Wipe edges of dish with dry paper towel. Cover with plastic wrap and refrigerate 6 to 24 hours. Sprinkle with grated chocolate, if using; cut into pieces and serve chilled.


    1. Beautiful blog! Your tiramisu looks delicious! It's one of my favorite desserts for sure.. ;]

    2. It looks delicious! I made tiramisu once... by the time I decided to make it, it was too late to go to the store. So, I made the ladyfingers at home!
      I used the recipe in the Joy of Cooking, and they were surprisingly easy to make (and tasted really good and fresh... way better than the sugary "cookie" ones at the store, and even the "fresh" ones at the store)

    3. Your tiramisù looks perfect!
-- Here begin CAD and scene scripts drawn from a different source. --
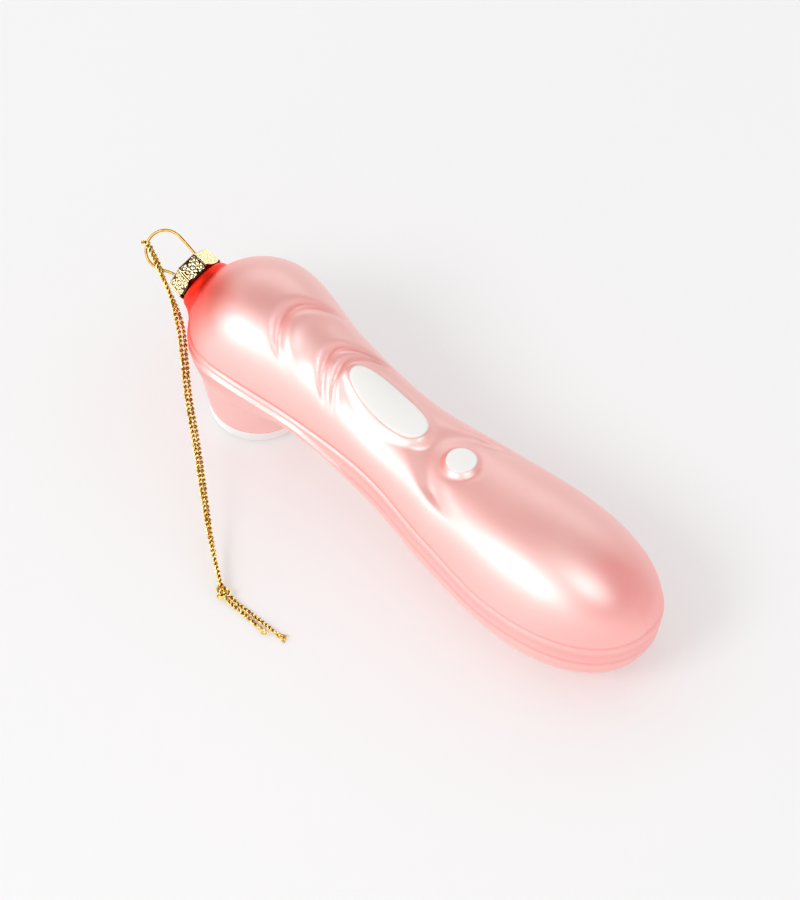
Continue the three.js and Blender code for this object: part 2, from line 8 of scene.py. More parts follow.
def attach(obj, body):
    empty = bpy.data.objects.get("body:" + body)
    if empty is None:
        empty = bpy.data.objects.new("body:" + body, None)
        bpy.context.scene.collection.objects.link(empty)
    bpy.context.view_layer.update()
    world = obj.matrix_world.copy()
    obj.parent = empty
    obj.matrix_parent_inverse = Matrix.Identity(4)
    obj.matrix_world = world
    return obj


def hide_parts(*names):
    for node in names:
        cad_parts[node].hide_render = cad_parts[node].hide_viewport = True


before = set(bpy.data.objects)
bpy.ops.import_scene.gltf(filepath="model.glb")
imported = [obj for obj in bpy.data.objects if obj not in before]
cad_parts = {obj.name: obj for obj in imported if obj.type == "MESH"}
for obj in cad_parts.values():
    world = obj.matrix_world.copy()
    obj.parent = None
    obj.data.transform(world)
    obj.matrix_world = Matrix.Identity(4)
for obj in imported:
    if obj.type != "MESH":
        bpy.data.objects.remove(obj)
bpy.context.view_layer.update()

# Glass body. The bauble is one piece of thin blown glass, silvered inside and sprayed outside with
# a satin pearl pink lacquer. It is blown into a mould of two halves, so a seam band with two
# grooves runs right round it, and the nozzle and the neck grow out of the head.
millimetre, head_place = 0.001, -0.0382847
mm = Matrix.Translation((head_place, 0, 0)) @ Matrix.Scale(millimetre, 4)

# Sizes are in millimetres, x along the grip from the head's centre and z up from the table. Half
# widths, crowns, keels and seams are given at five places, evenly spaced along the spine
spine, nose_reach, tail_reach = 80.0, 15.75, 29.0
half_widths = (15.75, 12.3, 11.5, 14.6, 16.6)
crowns = (42.5, 38.5, 32.6, 32.2, 33.2)
keels = (11.0, 15.5, 7.2, 1.6, 0.0)
seams = (27.3, 23.8, 22.6, 20.4, 19.2)
tail_seam_lift = 1.2
top_fullness, bottom_fullness, tail_fullness = 2.1, 2.5, 2.2


def ease(share):
    share = min(max(share, 0.0), 1.0)
    return share * share * (3 - 2 * share)


def along_glass(sizes, x):
    last = len(sizes) - 1
    at = min(max(x / spine, 0.0), 1.0) * last
    i = min(int(at), last - 1)
    t = at - i
    slope = [0.0] + [(sizes[k + 1] - sizes[k - 1]) / 2 for k in range(1, last)] + [0.0]
    return (sizes[i] + (sizes[i + 1] - sizes[i]) * ease(t)
            + slope[i] * t * (1 - t) ** 2 - slope[i + 1] * t * t * (1 - t))


def seam_height(x):
    return along_glass(seams, x) + tail_seam_lift * min(max((x - spine) / tail_reach, 0), 1) ** 2


def crown_height(x, y):
    seam = seam_height(x)
    share = min(abs(y) / along_glass(half_widths, x), 1.0)
    return seam + (along_glass(crowns, x) - seam) * (1 - share ** top_fullness) ** (1 / top_fullness)


def power(value, fullness):
    return math.copysign(abs(value) ** (2 / fullness), value)

def bell(distance, width):
    return math.exp(-(distance / width) ** 2)


# The seam band. Its two grooves are close together round the head and far apart along the grip;
# each has a lip beside it, and a ledge is under the lower one
head_grooves, handle_grooves, tail_grooves = (0.05, 1.85), (-4.5, 1.2), (-5.3, 0.4)
parting_start, dropping_start, groove_blend = 20, 60, 20
lip_offset, lower_lip, inner_lip, upper_lip, groove_depth = 0.8, 0.62, 0.34, 0.26, 0.28
ledge_blend, ledge_knee, ledge_proud = 5.5, 3.2, 0.3
between_proud, between_recess, widest_parting = 0.32, 0.5, 5.7
fade_start, fade_length, upper_fade = 45, 30, 0.55

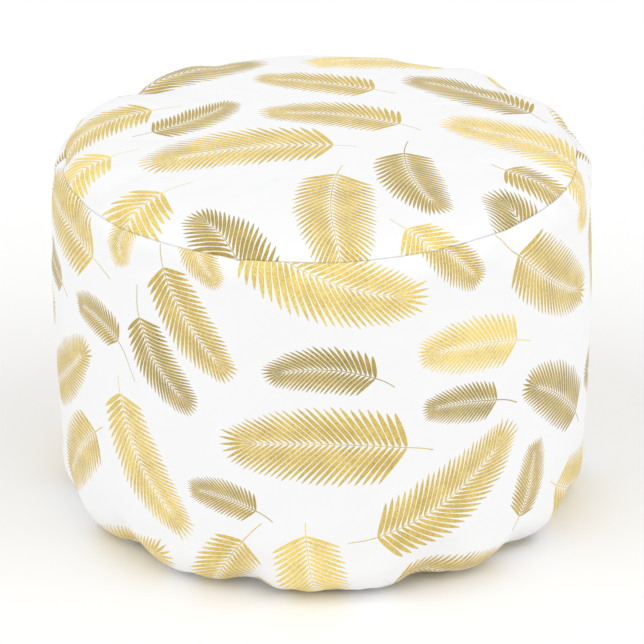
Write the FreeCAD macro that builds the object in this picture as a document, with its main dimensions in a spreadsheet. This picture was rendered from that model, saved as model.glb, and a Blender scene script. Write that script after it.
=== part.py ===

I need to try out this recipe one day. Maybe it will convince me to like this dessert.

    4. That looks beautiful! One of my favorite desserts. Now, for a reason to fix a dessert...

    5. This is my husbands fav. I cannot wait to give this recipe a try. :)

    6. I think ALL Tiramisu is awesome and this one looks really rich and tasty! I have a recipe from an Italian friend that uses Savoiardi biscotti and has a Zabaglione that you pour over the top after you finish assembling it then topped with more fresh whipped cream. It takes a ten mile run to recover... but it's worth it!

    7. There is something about Tiramisu that makes it the perfect dessert. Maybe the ease to make it or the taste or both. Either way it is wonderful.

    8. Thanks for the recipe! I made it and someone said it was the best tiramisu they'd ever had, out of many tiramisus! This is a winner. :-)

    9. I made this for my italian themed dinner and OMG it was heavenly. I'll never have to find another recipe again. I also subscribe to Cook's Illustrated so you know it's the best. Thanks.

    10. Your recipe rocks!! Since New Year's Day, it's been a non stop request for it! I think I've made it 10 times since then, but the one I made tonight, I mixed the lady fingers with some panettone. We'll see how the firehouse feels about that. Thanks!!